Exactly the lines from the one containing "Reconstruct the object" through the one containing "tip_l = 8; // [5:1:12]" must be returned; include both ends and nothing else.

§ Data excerpts:
>>>>>
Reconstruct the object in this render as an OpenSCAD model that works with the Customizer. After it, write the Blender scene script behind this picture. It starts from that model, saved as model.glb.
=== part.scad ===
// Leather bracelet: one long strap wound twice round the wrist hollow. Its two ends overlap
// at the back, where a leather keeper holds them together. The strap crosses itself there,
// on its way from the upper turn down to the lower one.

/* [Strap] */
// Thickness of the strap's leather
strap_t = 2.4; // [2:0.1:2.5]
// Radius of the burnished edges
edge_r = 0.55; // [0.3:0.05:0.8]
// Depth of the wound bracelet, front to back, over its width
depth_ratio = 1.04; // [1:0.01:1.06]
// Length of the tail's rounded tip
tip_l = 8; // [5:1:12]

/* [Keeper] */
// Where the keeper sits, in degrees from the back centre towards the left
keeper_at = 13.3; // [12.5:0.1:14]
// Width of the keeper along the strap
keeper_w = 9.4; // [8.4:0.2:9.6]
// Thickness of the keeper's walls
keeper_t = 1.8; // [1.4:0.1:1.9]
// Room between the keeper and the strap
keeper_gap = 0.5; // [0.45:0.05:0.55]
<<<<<
>>>>>
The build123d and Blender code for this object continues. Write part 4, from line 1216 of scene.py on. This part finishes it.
<<<<<
§ Result for this task:
Reconstruct the object in this render as an OpenSCAD model that works with the Customizer. After it, write the Blender scene script behind this picture. It starts from that model, saved as model.glb.
=== part.scad ===
// Leather bracelet: one long strap wound twice round the wrist hollow. Its two ends overlap
// at the back, where a leather keeper holds them together. The strap crosses itself there,
// on its way from the upper turn down to the lower one.

/* [Strap] */
// Thickness of the strap's leather
strap_t = 2.4; // [2:0.1:2.5]
// Radius of the burnished edges
edge_r = 0.55; // [0.3:0.05:0.8]
// Depth of the wound bracelet, front to back, over its width
depth_ratio = 1.04; // [1:0.01:1.06]
// Length of the tail's rounded tip
tip_l = 8; // [5:1:12]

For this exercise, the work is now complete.